**** RECORDED INFORMATION ****
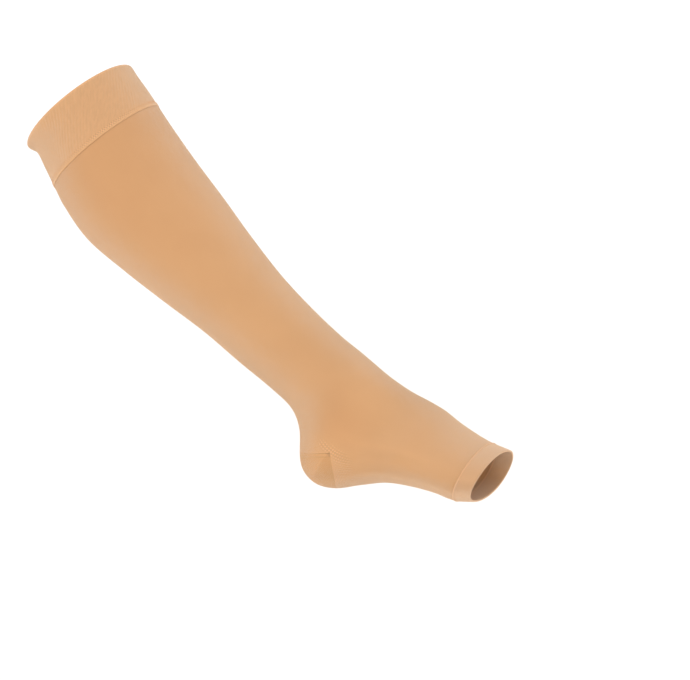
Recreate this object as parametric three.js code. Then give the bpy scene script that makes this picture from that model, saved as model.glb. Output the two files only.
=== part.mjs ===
// A knee-high compression stocking, open at the toes, in the hollow form that it has when worn.
// Millimetres, +Z up. The leg and foot lie along the plane Y = 0: the leg slants down towards +X
// and the pointed foot carries on in that direction. It is a right one, so its outer side faces -Y.
// The origin is inside the ribbed top band, on the middle line of the leg that holds it.

import * as THREE from "three";

// Walls: cloth thicknesses, and the gap that parts two pieces at a seam
const LEG_WALL = 1.2;
const HEEL_WALL = 1.5;
const BAND_WALL = 1.6;
const TOE_WALL = 1.5;
const SEAM_GAP = 0.3;

// Ribbed top band
const BAND_LENGTH = 40;
const RIBS = 100;
const RIB_HEIGHT = 0.7;
const RIB_LEAN = 29; // degrees that a rib turns round the leg from the top edge to the seam
const BAND_ROWS = 6;

// The leg's turned upper edge, stitched over the band: a ridge
const RIDGE_WIDTH = 4;
const RIDGE_HEIGHT = 0.9;
const RIDGE_SHOULDER = 0.25; // share of a ridge's width in each of its slopes

// Heel pocket, knitted in: angles are measured round the section from the middle of the back
const POCKET_HALF_ANGLE = 72;
const POCKET_TIP = 1.2; // degrees by which the pocket stops short of its corner
const POCKET_CORNER = 383.2; // distances along the middle line
const POCKET_TOP = 361.2;
const POCKET_FRONT = 403;
const POCKET_TOP_CURVE = 2.8;
const POCKET_FRONT_CURVE = 3.1;

// Toe band and the thin ridge of its seam
const TOE_BAND_LENGTH = 16;
const TOE_RIDGE_WIDTH = 1.4;
const TOE_RIDGE_HEIGHT = 0.6;

// Fineness of the walls
const COLUMNS_ROUND = 50;
const LEG_ROWS = 15;
const HEEL_ROWS = 7;
const FOOT_ROWS = 9;
const TOE_BAND_ROWS = 3;
const NORMAL_STEP = 0.5; // millimetres and degrees to the points that give the surface's direction
const NORMAL_TURN = 0.5;

// Sections across the stocking, from the top edge to the toe edge.
// x, z: the section's middle. tilt: degrees that its front lies above its back.
// depth: back to front. width: side to side. backFull: how much fuller the back is than the front.
// shift: how far the front's crest leans to the inner side. skew: how far the outer side lies
// towards the knee. square: 2 is an ellipse, and more is squarer.
const SECTION_COLUMNS = ["name", "x", "z", "tilt", "depth", "width", "backFull", "shift", "skew", "square"];
const SECTIONS = [
  ["top edge", -11.3, 14.7, 40, 115, 113, 0.02, 0, -1, 2],
  ["lip", -3.9, 8.2, 39, 110, 111, 0.02, 0, -2, 2],
  ["band", 4.5, -4.4, 38.7, 112.4, 110, 0.03, 0, -3, 2],
  ["band seam", 14.8, -20.8, 39.2, 115.4, 111, 0.05, 0, -4, 2],
  ["below the band", 25.7, -37.6, 38.2, 117.3, 112, 0.08, 0, -3, 2],
  ["calf", 48.7, -67.2, 37, 116.5, 113, 0.1, 0, -2, 2],
  ["lower calf", 79.1, -97.1, 37, 107, 106, 0.1, 0, 0, 2],
  ["taper", 107.3, -124.1, 37, 95.9, 92, 0.06, 0, 0, 2],
  ["shin", 142.2, -155.5, 37, 83.2, 78, 0.02, 0, 0, 2],
  ["lower shin", 172.8, -182.6, 37, 78.7, 69, -0.04, 0, 0, 2],
  ["ankle", 200.8, -205.3, 38, 75.9, 63, -0.06, 0, 0, 2],
  ["lower ankle", 219, -220.3, 40, 77.7, 64, -0.05, 0, 0, 2],
  ["ankle bend", 227.9, -233.4, 43, 86, 68, -0.04, 1, 0, 2.05],
  ["heel", 235.8, -254.3, 46, 108.8, 68, 0, 2, 0, 2.1],
  ["lower heel", 246.8, -264.9, 49, 113.1, 66, 0.06, 3, 0, 2.15],
  ["sole", 261.6, -270.3, 51, 106.3, 66, 0.12, 4, 0, 2.2],
  ["arch", 280.4, -272, 51.5, 92, 70, 0.16, 5, 0, 2.2],
  ["instep", 298.6, -274.3, 53, 77, 76, 0.16, 6, 0, 2.2],
  ["mid foot", 316.6, -280.4, 56, 64.8, 82, 0.14, 6, 0, 2.2],
  ["ball", 334.9, -287.3, 60, 56.9, 86, 0.12, 5, 0, 2.2],
  ["toe seam", 350.1, -293.5, 63.5, 54, 87, 0.1, 4, 0.3, 2.2],
  ["toe edge", 366.8, -296.7, 62, 48.8, 84, 0.08, 3, 1, 2.2],
].map((row) => Object.fromEntries(SECTION_COLUMNS.map((column, i) => [column, row[i]])));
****
# [WORK REQUIRED]
Look over the material above and show each line where "that" appears.

# [THE OUTPUT]
Recreate this object as parametric three.js code. Then give the bpy scene script that makes this picture from that model, saved as model.glb. Output the two files only.
// A knee-high compression stocking, open at the toes, in the hollow form that it has when worn.
// and the pointed foot carries on in that direction. It is a right one, so its outer side faces -Y.
// The origin is inside the ribbed top band, on the middle line of the leg that holds it.
// Walls: cloth thicknesses, and the gap that parts two pieces at a seam
const RIB_LEAN = 29; // degrees that a rib turns round the leg from the top edge to the seam
const NORMAL_STEP = 0.5; // millimetres and degrees to the points that give the surface's direction
// x, z: the section's middle. tilt: degrees that its front lies above its back.